### TASK BRIEF
Give back exactly the lines from the start of the listing to the line containing "return [points[v] for", inclusive, and nothing beyond them.

### INFORMATION SUPPLIED
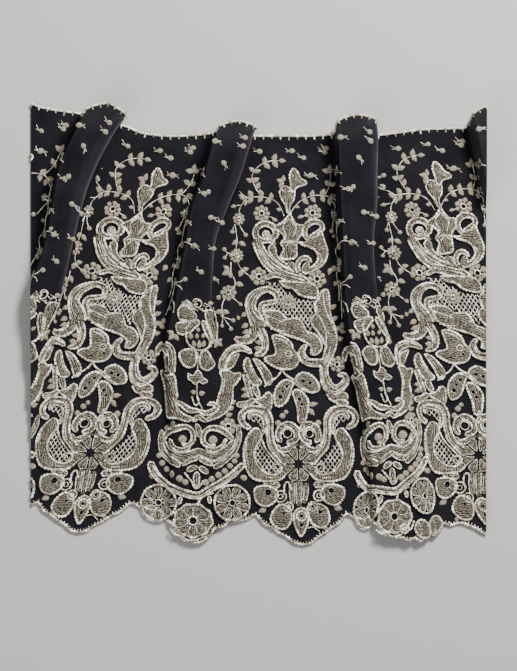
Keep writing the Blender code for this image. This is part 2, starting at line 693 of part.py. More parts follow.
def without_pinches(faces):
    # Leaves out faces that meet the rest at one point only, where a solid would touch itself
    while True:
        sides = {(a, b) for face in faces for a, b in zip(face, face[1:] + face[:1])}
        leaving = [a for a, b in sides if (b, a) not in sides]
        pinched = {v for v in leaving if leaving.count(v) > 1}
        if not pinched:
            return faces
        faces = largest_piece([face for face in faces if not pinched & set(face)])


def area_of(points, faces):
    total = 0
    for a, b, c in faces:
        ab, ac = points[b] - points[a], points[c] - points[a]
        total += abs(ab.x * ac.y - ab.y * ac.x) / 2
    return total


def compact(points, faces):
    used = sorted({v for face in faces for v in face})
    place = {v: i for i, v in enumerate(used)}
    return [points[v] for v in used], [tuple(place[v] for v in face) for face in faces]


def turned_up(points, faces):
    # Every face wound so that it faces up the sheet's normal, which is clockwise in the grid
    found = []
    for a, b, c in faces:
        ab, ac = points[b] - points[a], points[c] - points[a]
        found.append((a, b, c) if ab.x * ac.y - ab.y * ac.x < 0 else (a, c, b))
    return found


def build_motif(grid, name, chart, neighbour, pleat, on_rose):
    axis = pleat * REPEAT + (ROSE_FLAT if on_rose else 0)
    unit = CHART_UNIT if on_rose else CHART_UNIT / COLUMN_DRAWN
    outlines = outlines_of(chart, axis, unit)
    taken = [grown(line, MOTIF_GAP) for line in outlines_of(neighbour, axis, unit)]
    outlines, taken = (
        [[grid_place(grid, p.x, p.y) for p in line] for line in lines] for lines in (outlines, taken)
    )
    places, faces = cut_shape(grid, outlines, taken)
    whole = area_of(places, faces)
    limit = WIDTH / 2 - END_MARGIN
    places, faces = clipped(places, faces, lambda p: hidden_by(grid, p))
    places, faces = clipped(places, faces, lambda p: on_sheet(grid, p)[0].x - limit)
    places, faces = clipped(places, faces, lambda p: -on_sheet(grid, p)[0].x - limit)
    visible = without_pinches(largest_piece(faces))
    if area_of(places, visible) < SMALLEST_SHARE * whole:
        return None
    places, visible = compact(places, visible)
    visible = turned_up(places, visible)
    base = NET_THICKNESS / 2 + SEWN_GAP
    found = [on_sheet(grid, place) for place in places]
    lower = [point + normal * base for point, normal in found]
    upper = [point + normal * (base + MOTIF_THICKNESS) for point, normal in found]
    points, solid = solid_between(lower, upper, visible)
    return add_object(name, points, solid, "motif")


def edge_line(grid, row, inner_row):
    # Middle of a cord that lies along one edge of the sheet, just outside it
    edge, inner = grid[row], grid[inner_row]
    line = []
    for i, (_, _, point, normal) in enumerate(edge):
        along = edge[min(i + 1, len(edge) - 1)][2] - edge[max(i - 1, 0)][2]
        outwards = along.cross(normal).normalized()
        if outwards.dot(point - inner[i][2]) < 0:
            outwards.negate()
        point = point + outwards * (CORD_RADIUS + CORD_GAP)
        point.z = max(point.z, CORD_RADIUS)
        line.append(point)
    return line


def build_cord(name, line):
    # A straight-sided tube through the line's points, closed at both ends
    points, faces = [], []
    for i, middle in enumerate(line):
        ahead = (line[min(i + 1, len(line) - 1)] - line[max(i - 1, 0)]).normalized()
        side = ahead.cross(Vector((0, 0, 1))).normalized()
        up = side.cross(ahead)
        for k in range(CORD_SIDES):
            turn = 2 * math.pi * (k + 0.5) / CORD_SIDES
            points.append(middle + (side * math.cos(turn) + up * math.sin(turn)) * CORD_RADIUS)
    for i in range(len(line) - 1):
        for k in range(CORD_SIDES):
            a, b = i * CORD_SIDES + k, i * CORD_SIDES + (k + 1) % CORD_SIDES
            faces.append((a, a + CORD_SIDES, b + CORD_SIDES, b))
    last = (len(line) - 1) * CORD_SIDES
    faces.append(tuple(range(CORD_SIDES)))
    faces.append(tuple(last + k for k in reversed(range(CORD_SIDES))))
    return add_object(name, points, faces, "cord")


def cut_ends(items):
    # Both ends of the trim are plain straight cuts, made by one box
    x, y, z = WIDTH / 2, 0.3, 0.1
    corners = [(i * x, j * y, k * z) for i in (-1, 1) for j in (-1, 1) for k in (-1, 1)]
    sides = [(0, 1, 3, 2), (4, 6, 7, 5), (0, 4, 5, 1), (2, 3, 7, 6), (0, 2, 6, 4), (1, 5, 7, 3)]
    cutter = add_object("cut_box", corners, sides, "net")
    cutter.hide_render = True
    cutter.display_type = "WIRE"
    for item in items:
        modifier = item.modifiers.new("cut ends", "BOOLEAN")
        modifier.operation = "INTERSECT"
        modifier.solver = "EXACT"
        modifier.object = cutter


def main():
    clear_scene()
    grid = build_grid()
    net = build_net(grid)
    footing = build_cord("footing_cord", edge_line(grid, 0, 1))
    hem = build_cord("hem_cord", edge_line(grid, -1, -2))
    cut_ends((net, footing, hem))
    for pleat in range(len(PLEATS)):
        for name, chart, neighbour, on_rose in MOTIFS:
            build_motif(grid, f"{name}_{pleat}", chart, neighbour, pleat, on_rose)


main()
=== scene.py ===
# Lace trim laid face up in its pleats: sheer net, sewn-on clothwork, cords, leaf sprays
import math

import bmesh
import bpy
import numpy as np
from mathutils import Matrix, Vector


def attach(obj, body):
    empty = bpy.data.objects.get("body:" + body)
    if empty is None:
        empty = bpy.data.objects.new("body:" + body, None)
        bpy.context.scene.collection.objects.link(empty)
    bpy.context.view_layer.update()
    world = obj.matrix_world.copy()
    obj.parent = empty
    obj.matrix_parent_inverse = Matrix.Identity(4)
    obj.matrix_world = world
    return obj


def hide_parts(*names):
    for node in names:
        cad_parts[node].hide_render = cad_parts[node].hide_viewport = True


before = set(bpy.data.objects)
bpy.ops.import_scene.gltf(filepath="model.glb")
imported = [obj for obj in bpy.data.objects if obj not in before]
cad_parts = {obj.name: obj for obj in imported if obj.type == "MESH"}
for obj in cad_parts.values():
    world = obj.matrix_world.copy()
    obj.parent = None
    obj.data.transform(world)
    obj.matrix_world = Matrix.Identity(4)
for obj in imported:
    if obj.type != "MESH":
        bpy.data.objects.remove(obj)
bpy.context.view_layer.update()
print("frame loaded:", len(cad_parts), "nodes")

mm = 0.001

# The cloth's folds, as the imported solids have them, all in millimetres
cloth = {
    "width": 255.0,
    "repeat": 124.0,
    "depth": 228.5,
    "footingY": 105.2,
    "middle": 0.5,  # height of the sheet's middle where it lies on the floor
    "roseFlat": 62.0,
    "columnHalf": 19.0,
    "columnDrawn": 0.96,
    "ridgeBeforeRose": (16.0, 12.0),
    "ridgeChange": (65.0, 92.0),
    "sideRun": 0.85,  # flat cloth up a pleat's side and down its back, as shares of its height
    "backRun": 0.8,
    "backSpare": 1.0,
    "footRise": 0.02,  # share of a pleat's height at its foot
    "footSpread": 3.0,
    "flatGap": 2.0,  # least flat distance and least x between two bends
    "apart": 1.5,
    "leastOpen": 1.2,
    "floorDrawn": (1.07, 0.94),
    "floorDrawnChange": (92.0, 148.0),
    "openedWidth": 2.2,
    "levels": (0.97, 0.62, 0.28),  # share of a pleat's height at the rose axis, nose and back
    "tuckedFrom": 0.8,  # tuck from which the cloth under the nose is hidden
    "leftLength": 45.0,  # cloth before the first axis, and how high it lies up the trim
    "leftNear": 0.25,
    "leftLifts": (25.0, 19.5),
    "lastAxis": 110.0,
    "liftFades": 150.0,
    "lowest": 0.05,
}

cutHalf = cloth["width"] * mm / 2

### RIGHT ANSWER
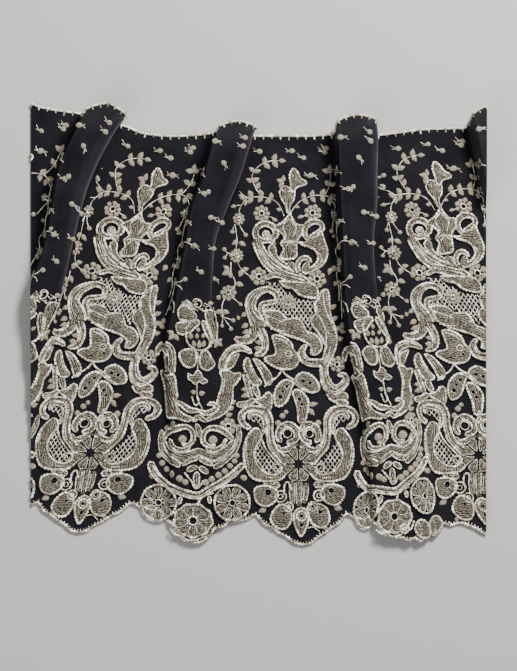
Keep writing the Blender code for this image. This is part 2, starting at line 693 of part.py. More parts follow.
def without_pinches(faces):
    # Leaves out faces that meet the rest at one point only, where a solid would touch itself
    while True:
        sides = {(a, b) for face in faces for a, b in zip(face, face[1:] + face[:1])}
        leaving = [a for a, b in sides if (b, a) not in sides]
        pinched = {v for v in leaving if leaving.count(v) > 1}
        if not pinched:
            return faces
        faces = largest_piece([face for face in faces if not pinched & set(face)])


def area_of(points, faces):
    total = 0
    for a, b, c in faces:
        ab, ac = points[b] - points[a], points[c] - points[a]
        total += abs(ab.x * ac.y - ab.y * ac.x) / 2
    return total


def compact(points, faces):
    used = sorted({v for face in faces for v in face})
    place = {v: i for i, v in enumerate(used)}
    return [points[v] for v in used], [tuple(place[v] for v in face) for face in faces]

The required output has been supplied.